## Raw data
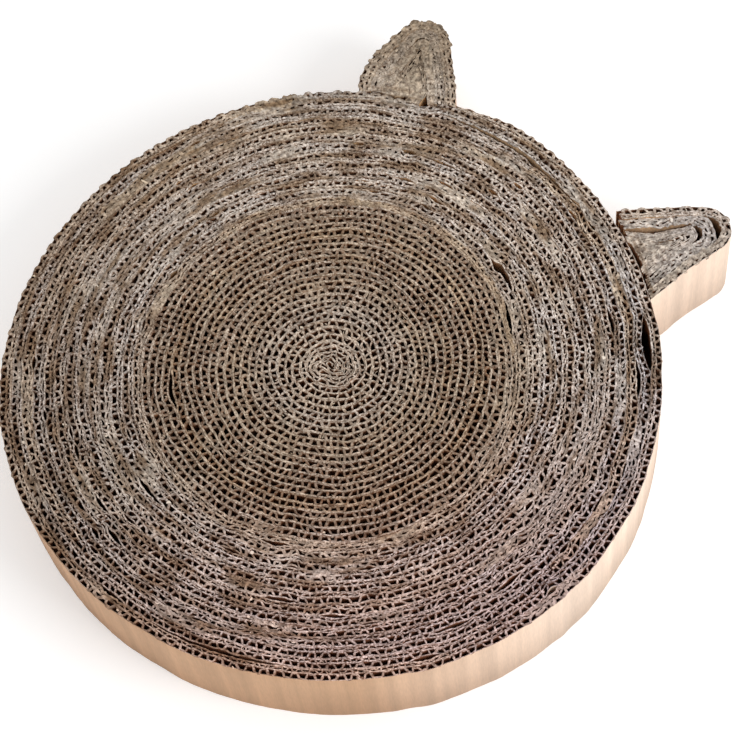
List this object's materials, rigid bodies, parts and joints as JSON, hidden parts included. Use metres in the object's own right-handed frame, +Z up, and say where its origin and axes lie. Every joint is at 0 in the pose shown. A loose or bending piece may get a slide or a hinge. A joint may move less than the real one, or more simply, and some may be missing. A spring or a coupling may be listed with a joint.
{
  "type": "cat scratcher",
  "caption": "Flat round cat scratcher wound from corrugated cardboard strips set on edge, with a pair of folded strip ears on its rim.",
  "frame": {"origin": "middle of the coil, on the face that it rests on", "axes": "+Z up through the thickness of the coil, +Y midway between the two ears, +X to the right seen from above with the ears at the top"},
  "size_m": [0.3721, 0.3977, 0.054],
  "materials": {
    "single_wall_board": "matte raw cut edges of single-wall corrugated board",
    "double_wall_board": "matte raw cut edges of double-wall corrugated board, smooth kraft liner on the rim",
    "ear_board": "matte crushed corrugated board, smooth kraft liner on the outside"
  },
  "bodies": {
    "root": {"single_strip_01": "single_wall_board", "single_strip_02": "single_wall_board", "single_strip_03": "single_wall_board", "single_strip_04": "single_wall_board", "single_strip_05": "single_wall_board", "single_strip_06": "single_wall_board", "single_strip_07": "single_wall_board", "single_strip_08": "single_wall_board", "single_strip_09": "single_wall_board", "single_strip_10": "single_wall_board", "single_strip_11": "single_wall_board", "single_strip_12": "single_wall_board", "single_strip_13": "single_wall_board", "single_strip_14": "single_wall_board", "single_strip_15": "single_wall_board", "single_strip_16": "single_wall_board", "double_strip_01": "double_wall_board", "double_strip_02": "double_wall_board", "double_strip_03": "double_wall_board", "double_strip_04": "double_wall_board", "double_strip_05": "double_wall_board", "double_strip_06": "double_wall_board", "double_strip_07": "double_wall_board", "double_strip_08": "double_wall_board", "double_strip_09": "double_wall_board", "double_strip_10": "double_wall_board", "double_strip_11": "double_wall_board", "double_strip_12": "double_wall_board", "double_strip_13": "double_wall_board", "double_strip_14": "double_wall_board", "double_strip_15": "double_wall_board", "double_strip_16": "double_wall_board", "double_strip_17": "double_wall_board", "double_strip_18": "double_wall_board", "double_strip_19": "double_wall_board", "double_strip_20": "double_wall_board", "double_strip_21": "double_wall_board", "double_strip_22": "double_wall_board", "double_strip_23": "double_wall_board", "double_strip_24": "double_wall_board", "double_strip_25": "double_wall_board", "double_strip_26": "double_wall_board", "double_strip_27": "double_wall_board", "double_strip_28": "double_wall_board", "double_strip_29": "double_wall_board", "double_strip_30": "double_wall_board", "double_strip_31": "double_wall_board", "double_strip_32": "double_wall_board", "double_strip_33": "double_wall_board", "double_strip_34": "double_wall_board", "left_ear_outer_strip": "ear_board", "left_ear_second_strip": "ear_board", "left_ear_third_strip": "ear_board", "left_ear_fourth_strip": "ear_board", "left_ear_core": "ear_board", "right_ear_outer_strip": "ear_board", "right_ear_second_strip": "ear_board", "right_ear_third_strip": "ear_board", "right_ear_fourth_strip": "ear_board", "right_ear_core": "ear_board"}
  },
  "joints": []
}
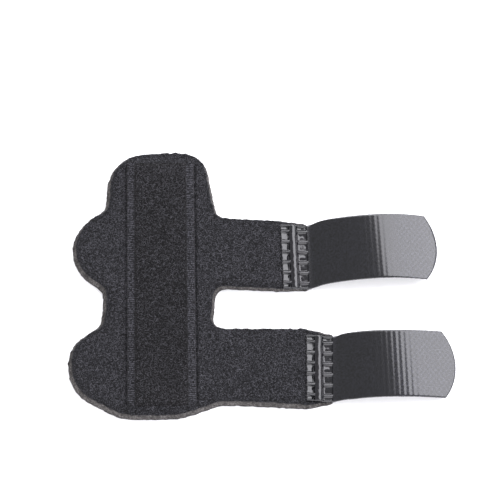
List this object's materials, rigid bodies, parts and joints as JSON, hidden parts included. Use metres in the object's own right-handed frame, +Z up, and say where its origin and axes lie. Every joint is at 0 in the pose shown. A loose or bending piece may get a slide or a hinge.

## Set exercise
Your task is to extract all of the records exactly.

## Result for this exercise
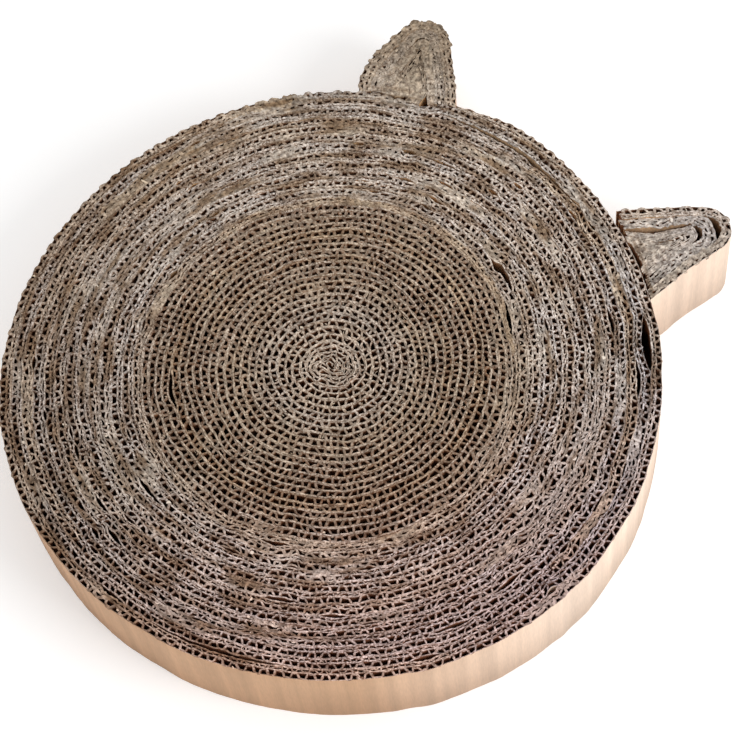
List this object's materials, rigid bodies, parts and joints as JSON, hidden parts included. Use metres in the object's own right-handed frame, +Z up, and say where its origin and axes lie. Every joint is at 0 in the pose shown. A loose or bending piece may get a slide or a hinge. A joint may move less than the real one, or more simply, and some may be missing. A spring or a coupling may be listed with a joint.
{
  "type": "cat scratcher",
  "caption": "Flat round cat scratcher wound from corrugated cardboard strips set on edge, with a pair of folded strip ears on its rim.",
  "frame": {"origin": "middle of the coil, on the face that it rests on", "axes": "+Z up through the thickness of the coil, +Y midway between the two ears, +X to the right seen from above with the ears at the top"},
  "size_m": [0.3721, 0.3977, 0.054],
  "materials": {
    "single_wall_board": "matte raw cut edges of single-wall corrugated board",
    "double_wall_board": "matte raw cut edges of double-wall corrugated board, smooth kraft liner on the rim",
    "ear_board": "matte crushed corrugated board, smooth kraft liner on the outside"
  },
  "bodies": {
    "root": {"single_strip_01": "single_wall_board", "single_strip_02": "single_wall_board", "single_strip_03": "single_wall_board", "single_strip_04": "single_wall_board", "single_strip_05": "single_wall_board", "single_strip_06": "single_wall_board", "single_strip_07": "single_wall_board", "single_strip_08": "single_wall_board", "single_strip_09": "single_wall_board", "single_strip_10": "single_wall_board", "single_strip_11": "single_wall_board", "single_strip_12": "single_wall_board", "single_strip_13": "single_wall_board", "single_strip_14": "single_wall_board", "single_strip_15": "single_wall_board", "single_strip_16": "single_wall_board", "double_strip_01": "double_wall_board", "double_strip_02": "double_wall_board", "double_strip_03": "double_wall_board", "double_strip_04": "double_wall_board", "double_strip_05": "double_wall_board", "double_strip_06": "double_wall_board", "double_strip_07": "double_wall_board", "double_strip_08": "double_wall_board", "double_strip_09": "double_wall_board", "double_strip_10": "double_wall_board", "double_strip_11": "double_wall_board", "double_strip_12": "double_wall_board", "double_strip_13": "double_wall_board", "double_strip_14": "double_wall_board", "double_strip_15": "double_wall_board", "double_strip_16": "double_wall_board", "double_strip_17": "double_wall_board", "double_strip_18": "double_wall_board", "double_strip_19": "double_wall_board", "double_strip_20": "double_wall_board", "double_strip_21": "double_wall_board", "double_strip_22": "double_wall_board", "double_strip_23": "double_wall_board", "double_strip_24": "double_wall_board", "double_strip_25": "double_wall_board", "double_strip_26": "double_wall_board", "double_strip_27": "double_wall_board", "double_strip_28": "double_wall_board", "double_strip_29": "double_wall_board", "double_strip_30": "double_wall_board", "double_strip_31": "double_wall_board", "double_strip_32": "double_wall_board", "double_strip_33": "double_wall_board", "double_strip_34": "double_wall_board", "left_ear_outer_strip": "ear_board", "left_ear_second_strip": "ear_board", "left_ear_third_strip": "ear_board", "left_ear_fourth_strip": "ear_board", "left_ear_core": "ear_board", "right_ear_outer_strip": "ear_board", "right_ear_second_strip": "ear_board", "right_ear_third_strip": "ear_board", "right_ear_fourth_strip": "ear_board", "right_ear_core": "ear_board"}
  },
  "joints": []
}
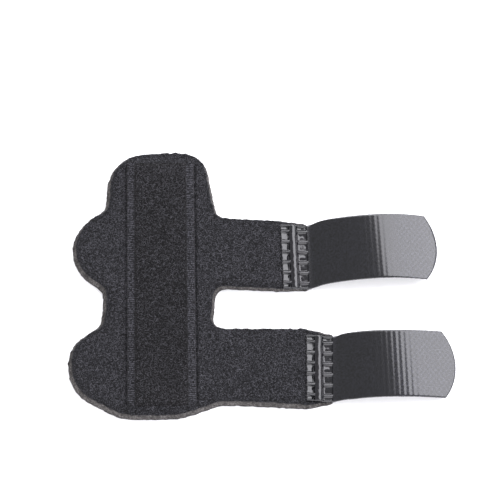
List this object's materials, rigid bodies, parts and joints as JSON, hidden parts included. Use metres in the object's own right-handed frame, +Z up, and say where its origin and axes lie. Every joint is at 0 in the pose shown. A loose or bending piece may get a slide or a hinge.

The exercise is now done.